While it is extremely difficult to confirm how many people have died in coalition attacks, details from specific events have been corroborated. One of the deadliest incidents occurred when the IS-run Omar al-Aswad mosque, in the al-Faruq district of the old city center, was repeatedly bombed, destroying it as well as nearby homes. The mosque was being used as a shelter for families displaced by the fierce fighting. Ninevah Media Center reported more than 80 civilians were killed or wounded, while Mosul Eye put the number killed at “more than 50.”

According to Airwars, on March 2, several outlets — including IS media — reported 20 civilians were killed in a coalition bombardment in the Shifa neighborhood of western Mosul, while another west Mosul strike, this one in the Nabi Sheet neighborhood, reportedly killed 14 civilians from three families. Two days later, coalition attacks in western Mosul’s Al Mahatta neighborhood reportedly left another 36 civilians dead, including numerous children. The deadliest reported incident in Mosul involving coalition forces prior to the Jadida massacre occurred on March 5 during an attack on a government compound in the Dawassa neighborhood in which as many as 130 civilians were reportedly killed. The following day, dozens of Iraqi police and security officers imprisoned by IS were reportedly killed in coalition air strikes near Mosul’s main train station.

The Pentagon has admitted its forces have killed hundreds of civilians since the U.S. began bombing IS targets in 2014, but human rights and monitor groups accuse Washington of dramatically underreporting the number of Iraqi and Syrian civilians killed during the war.
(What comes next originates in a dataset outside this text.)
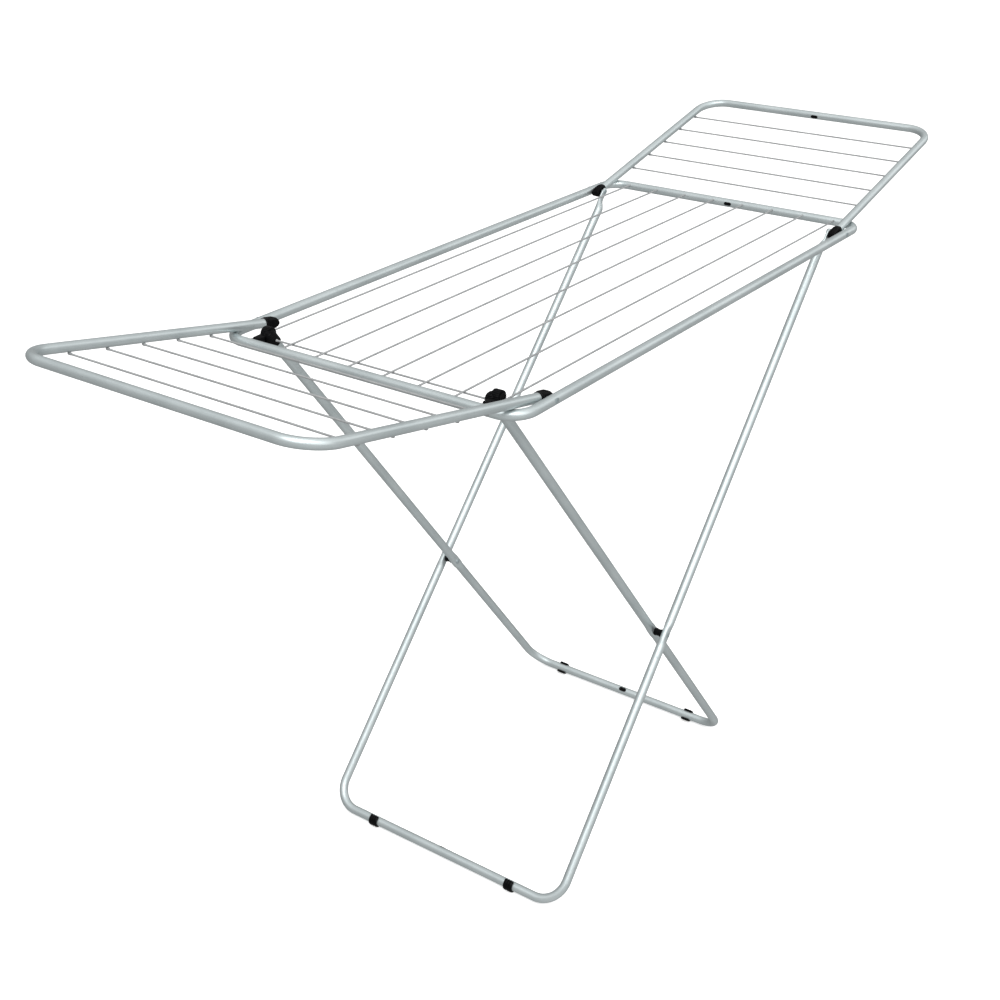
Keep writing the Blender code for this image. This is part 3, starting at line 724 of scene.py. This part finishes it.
def build_outer_leg():
    splay = (OUTER_FOOT_Y - OUTER_TOP_Y) / OUTER_LENGTH
    top_y = OUTER_TOP_Y - splay * OUTER_OVERRUN
    corners = [(-OUTER_OVERRUN, -top_y, 0.0), (OUTER_LENGTH, -OUTER_FOOT_Y, 0.0),
               (OUTER_LENGTH, OUTER_FOOT_Y, 0.0), (-OUTER_OVERRUN, top_y, 0.0)]
    presses = []
    for side in (-1, 1):
        presses.append((Vector((0.0, side * OUTER_TOP_Y, 0.0)), 0.015, 0.026, EAR_THIN, EAR_WIDE,
                        Vector((0.0, side * (EAR_Y - OUTER_TOP_Y), 0.0))))
        presses.append((Vector((-OUTER_OVERRUN, side * top_y, 0.0)), 0.0, 0.0085, 1.0, 0.55,
                        Vector()))
        presses.append((Vector((OUTER_LENGTH * SCISSOR_SHARE, side * OUTER_PIVOT_Y, 0.0)),
                        PIVOT_FLAT, PIVOT_FADE, PIVOT_THIN, PIVOT_WIDE, Vector()))
    shape = tube(bent_path(corners, LEG_BEND_R), TUBE_R, Z_AXIS, presses)
    piece("outer_leg_tube", shape, "outer_leg", "silver_paint", OUTER_PLACE)

    for side, where in SIDES:
        place = Matrix.Translation(SCISSOR) @ mirrored(side)
        low = INNER_PIVOT_Y - TUBE_R * PIVOT_THIN
        high = OUTER_PIVOT_Y + TUBE_R * PIVOT_THIN
        piece(f"scissor_pin_{where}", rivet(low, high), "outer_leg", "rivet_steel", place)
        piece(f"scissor_spacer_{where}", spacer(INNER_PIVOT_Y + TUBE_R * PIVOT_THIN,
                                                OUTER_PIVOT_Y - TUBE_R * PIVOT_THIN),
              "outer_leg", "black_plastic", place)
        build_foot(f"outer_leg_foot_{where}", "outer_leg", side, OUTER_FOOT, 1.0)
    inwards = (OUTER_PIN - OUTER_FOOT).normalized()
    bar_plug("outer_leg_plug", "outer_leg", OUTER_FOOT, inwards, 0.0008, 0.0140, 0.0056)


def bar_plug(node, body, bar, facing, sink, length, width):
    """The plug in a floor bar, on the side of the bar that faces up the leg."""
    across = Y_AXIS.cross(facing)
    turn = Matrix((Y_AXIS, facing, across)).transposed().to_4x4()
    piece(node, hole_plug(length, width), body, "black_plastic",
          Matrix.Translation(bar + facing * (TUBE_R - sink)) @ turn)


def spacer(low, high):
    """A collar with a raised band at each end."""
    radius, bore = SPACER_R, SPACER_BORE_R
    waist = radius - SPACER_WAIST
    profile = [(bore, low + 0.0002), (radius - 0.0005, low + 0.0002), (radius, low + 0.0008),
               (radius, low + 0.0030), (waist, low + 0.0038), (waist, high - 0.0038),
               (radius, high - 0.0030), (radius, high - 0.0008), (radius - 0.0005, high - 0.0002),
               (bore, high - 0.0002)]
    return turned(profile)


def build_inner_leg():
    corners = [(-INNER_ABOVE, -INNER_TOP_Y, 0.0), (INNER_BELOW, -INNER_FOOT_Y, 0.0),
               (INNER_BELOW, INNER_FOOT_Y, 0.0), (-INNER_ABOVE, INNER_TOP_Y, 0.0)]
    presses = [(Vector((0.0, side * INNER_PIVOT_Y, 0.0)), PIVOT_FLAT, PIVOT_FADE, PIVOT_THIN,
                PIVOT_WIDE, Vector()) for side in (-1, 1)]
    shape = tube(bent_path(corners, LEG_BEND_R), TUBE_R, Z_AXIS, presses)
    piece("inner_leg_tube", shape, "inner_leg", "silver_paint", INNER_PLACE)
    for side, where in SIDES:
        build_foot(f"inner_leg_foot_{where}", "inner_leg", side, INNER_FOOT, -1.0)
    inwards = (SCISSOR - INNER_FOOT).normalized()
    bar_plug("inner_leg_plug", "inner_leg", INNER_FOOT, inwards, 0.0, 0.0160, 0.0080)


def build_foot(node, body, side, bar, inward):
    """A snap-on clip round a floor bar, ribbed, with thick lips and a flat sole."""
    start = FOOT_OPENING_AT + FOOT_OPENING / 2
    end = FOOT_OPENING_AT - FOOT_OPENING / 2 + 360.0
    inner, outer, half = FOOT_INNER_R, FOOT_OUTER_R, FOOT_HALF_LENGTH
    section = [(inner, -half + 0.0004), (inner + 0.0004, -half), (outer - 0.0007, -half),
               (outer - 0.0001, -half + 0.0007)]
    for rib in range(3):
        middle_y = (rib - 1) * 0.0047
        section += [(outer, middle_y - 0.0018), (outer + 0.0003, middle_y - 0.0012),
                    (outer + 0.0003, middle_y + 0.0012), (outer, middle_y + 0.0018)]
        if rib < 2:
            section += [(outer - 0.0006, middle_y + 0.00235)]
    section += [(outer - 0.0001, half - 0.0007), (outer - 0.0007, half),
                (inner + 0.0004, half), (inner, half - 0.0004)]
    rings = []
    steps = 56
    for step in range(steps + 1):
        degrees = start + (end - start) * step / steps
        from_lip = min(degrees - start, end - degrees)
        bulge = 1.0 + FOOT_LIP_SWELL * (1 - smooth_step(from_lip / FOOT_LIP))
        close = math.sqrt(max(0.02, 1 - (1 - min(1.0, from_lip / 6.0)) ** 2))
        angle = math.radians(degrees)
        thick = (inner + outer) / 2
        ring = []
        for radius, y in section:
            reach = thick + (radius - thick) * close
            if radius > thick:
                reach = thick + (radius - thick) * bulge * close
            z = max(reach * math.sin(angle), -bar.z + 0.00002)
            ring.append(Vector((inward * reach * math.cos(angle), y, z)))
        rings.append(ring)
    shape = bmesh.new()
    ring_band(shape, rings)
    bmesh.ops.recalc_face_normals(shape, faces=shape.faces)
    foot_y = abs(middle(node).y)
    piece(node, shape, body, "black_plastic", at(bar.x, side * foot_y, bar.z))


# --- Leg hooks -------------------------------------------------------------------------
def build_hook(side, where):
    """The cap on the inner leg's end: a ribbed sleeve and a round head with a jaw on the bar."""
    node = f"inner_leg_hook_{where}"
    end = INNER_PLACE @ Vector((-INNER_ABOVE, side * INNER_TOP_Y, 0.0))
    foot = INNER_PLACE @ Vector((INNER_BELOW, side * INNER_FOOT_Y, 0.0))
    bar = (RACK_MIDDLE.x - HALF_LENGTH, RACK_MIDDLE.z)
    head = (end.x + HOOK_HEAD_OFFSET[0], end.z + HOOK_HEAD_OFFSET[1])
    rim = []
    for step in range(73):
        degrees = -60 + 232 * step / 72
        angle = math.radians(degrees)
        groove = 0.0005 * smooth_step(math.cos(angle * HOOK_RIM_RIBS) - 0.1)
        rim.append((head[0] + (HOOK_HEAD_R - groove) * math.cos(angle),
                    head[1] + (HOOK_HEAD_R - groove) * math.sin(angle)))
    lobe = arc(0.0034, 115, 215, 10, (bar[0] + 0.0118, bar[1] + 0.0042))
    centre_y = end.y + side * HOOK_OUTWARDS
    low_y, high_y = centre_y - HOOK_HALF_WIDTH, centre_y + HOOK_HALF_WIDTH
    outline = arc(HOOK_SADDLE_R, 12, -28, 10, bar) + rim + lobe
    shape = slab(outline, low_y, high_y, 0.0014)
    for face_y, outwards in ((low_y, -1), (high_y, 1)):
        boss = turned([(0.0070, face_y - outwards * 0.002), (0.0070, face_y + outwards * 0.0002),
                       (0.0066, face_y + outwards * 0.0006), (0.0052, face_y + outwards * 0.0006),
                       (0.0048, face_y + outwards * 0.0001), (0.0034, face_y + outwards * 0.0001),
                       (0.0030, face_y + outwards * 0.0006), (0.0002, face_y + outwards * 0.0009)])
        add_shell(shape, boss, at(head[0], 0.0, head[1]))

    radius, mouth, roof = SLEEVE_R, SLEEVE_LENGTH, SLEEVE_ROOF
    profile = [(0.0081, -0.0060), (0.0081, 0.0003 - mouth), (0.0084, -mouth),
               (radius - 0.0006, -mouth), (radius, 0.0006 - mouth), (radius, 0.0040 - mouth)]
    flank = mouth - 0.0045
    bow = radius * math.pi / 2
    for step in range(1, 100):
        travelled = (flank + roof + bow) * step / 100
        groove = SLEEVE_RIB_DEPTH * smooth_step(math.cos(math.tau * travelled / SLEEVE_RIB_PITCH)
                                                - 0.2)
        if travelled < flank + roof:
            profile.append((radius - groove, travelled - flank))
        else:
            angle = (travelled - flank - roof) / radius
            profile.append(((radius - groove) * math.cos(angle),
                            roof + (radius - groove) * math.sin(angle)))
    profile.append((0.0002, roof + radius))
    turn = (end - foot).to_track_quat("Y", "Z").to_matrix().to_4x4()
    add_shell(shape, turned(profile), Matrix.Translation(end) @ turn)
    piece(node, shape, "inner_leg", "black_plastic")


# --- Studio ----------------------------------------------------------------------------
def build_floor():
    shape = bmesh.new()
    bmesh.ops.create_grid(shape, x_segments=1, y_segments=1, size=30.0)
    mesh = bpy.data.meshes.new("floor")
    shape.to_mesh(mesh)
    shape.free()
    material = bpy.data.materials.new("floor_white")
    material.use_nodes = True
    shader = material.node_tree.nodes["Principled BSDF"]
    shader.inputs["Base Color"].default_value = (0.92, 0.92, 0.92, 1.0)
    shader.inputs["Roughness"].default_value = 0.9
    shader.inputs["Emission Color"].default_value = (1.0, 1.0, 1.0, 1.0)
    shader.inputs["Emission Strength"].default_value = 0.45
    mesh.materials.append(material)
    floor = bpy.data.objects.new("floor", mesh)
    bpy.context.scene.collection.objects.link(floor)
    floor.visible_glossy = False
    floor.visible_diffuse = False


def build_world():
    """White above and dim below, and brighter in front of the rack than behind it."""
    world = bpy.data.worlds.new("studio")
    world.use_nodes = True
    bpy.context.scene.world = world
    nodes, links = world.node_tree.nodes, world.node_tree.links
    place = nodes.new("ShaderNodeTexCoord")
    height = nodes.new("ShaderNodeSeparateXYZ")
    ramp = nodes.new("ShaderNodeValToRGB")
    shift = nodes.new("ShaderNodeMapRange")
    shift.inputs["From Min"].default_value = -1.0
    links.new(place.outputs["Generated"], height.inputs["Vector"])
    links.new(height.outputs["Z"], shift.inputs["Value"])
    links.new(shift.outputs["Result"], ramp.inputs["Fac"])
    # Brightness from straight down (0) through level (0.5) to straight up (1).
    levels = ((0.0, 0.50), (0.35, 0.47), (0.50, 0.44), (0.72, 0.58), (0.88, 0.95), (1.0, 1.05))
    for element, (position, level) in zip(ramp.color_ramp.elements, (levels[0], levels[-1])):
        element.position = position
        element.color = (level, level, level, 1.0)
    for position, level in levels[1:-1]:
        ramp.color_ramp.elements.new(position).color = (level, level, level, 1.0)
    links.new(ramp.outputs["Color"], nodes["Background"].inputs["Color"])
    towards = nodes.new("ShaderNodeVectorMath")
    towards.operation = "DOT_PRODUCT"
    towards.inputs[1].default_value = (-0.55, -0.83, 0.0)
    front = nodes.new("ShaderNodeMapRange")
    front.inputs["From Min"].default_value = -1.0
    front.inputs["To Min"].default_value = 0.60
    front.inputs["To Max"].default_value = 1.50
    links.new(place.outputs["Generated"], towards.inputs[0])
    links.new(towards.outputs["Value"], front.inputs["Value"])
    links.new(front.outputs["Result"], nodes["Background"].inputs["Strength"])


def add_light(name, place, target, size, power):
    data = bpy.data.lights.new(name, "AREA")
    data.shape = "DISK"
    data.size = size
    data.energy = power
    light = bpy.data.objects.new(name, data)
    bpy.context.scene.collection.objects.link(light)
    light.location = place
    light.rotation_euler = (Vector(target) - Vector(place)).to_track_quat("-Z", "Y").to_euler()


def build_lights():
    """Two large soft lights in front, and a weak one beyond the right wing for long highlights."""
    add_light("key", (-2.2, -0.8, 3.7), (-0.2, 0.0, 0.6), 3.2, 58.0)
    add_light("edge", (4.5, -2.4, 3.0), (-0.3, -0.3, 0.9), 3.2, 17.0)
    add_light("fill", (-1.3, -3.1, 2.8), (-0.1, 0.0, 0.5), 3.1, 22.0)


def build_camera():
    data = bpy.data.cameras.new("camera")
    data.sensor_width = CAMERA_SENSOR
    data.lens = CAMERA_LENS
    camera = bpy.data.objects.new("camera", data)
    bpy.context.scene.collection.objects.link(camera)
    camera.location = (RACK_MIDDLE.x + CAMERA_PLACE[0], CAMERA_PLACE[1], CAMERA_PLACE[2])
    heading, dip = math.radians(CAMERA_HEADING), math.radians(CAMERA_DIP)
    looking = Vector((math.cos(dip) * math.sin(heading), math.cos(dip) * math.cos(heading),
                      math.sin(dip)))
    camera.rotation_euler = looking.to_track_quat("-Z", "Y").to_euler()
    bpy.context.scene.camera = camera


build_centre_rack()
build_hinge_pins()
build_wing("left")
build_wing("right")
build_outer_leg()
build_inner_leg()
for hook_side, hook_where in SIDES:
    build_hook(hook_side, hook_where)
build_floor()
build_world()
build_lights()
build_camera()
bpy.context.scene.view_settings.view_transform = "Standard"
More than 15 years of endless U.S. war in South Asia, the Middle East and North Africa have taken an extremely heavy toll on innocent life. Estimates of the number of people killed during the ongoing war against Islamist terrorism range from the low hundreds of thousands to over 1.3 million.

Since the end of World War II, U.S. military forces have killed more foreign civilians than any other armed force in the world, by far.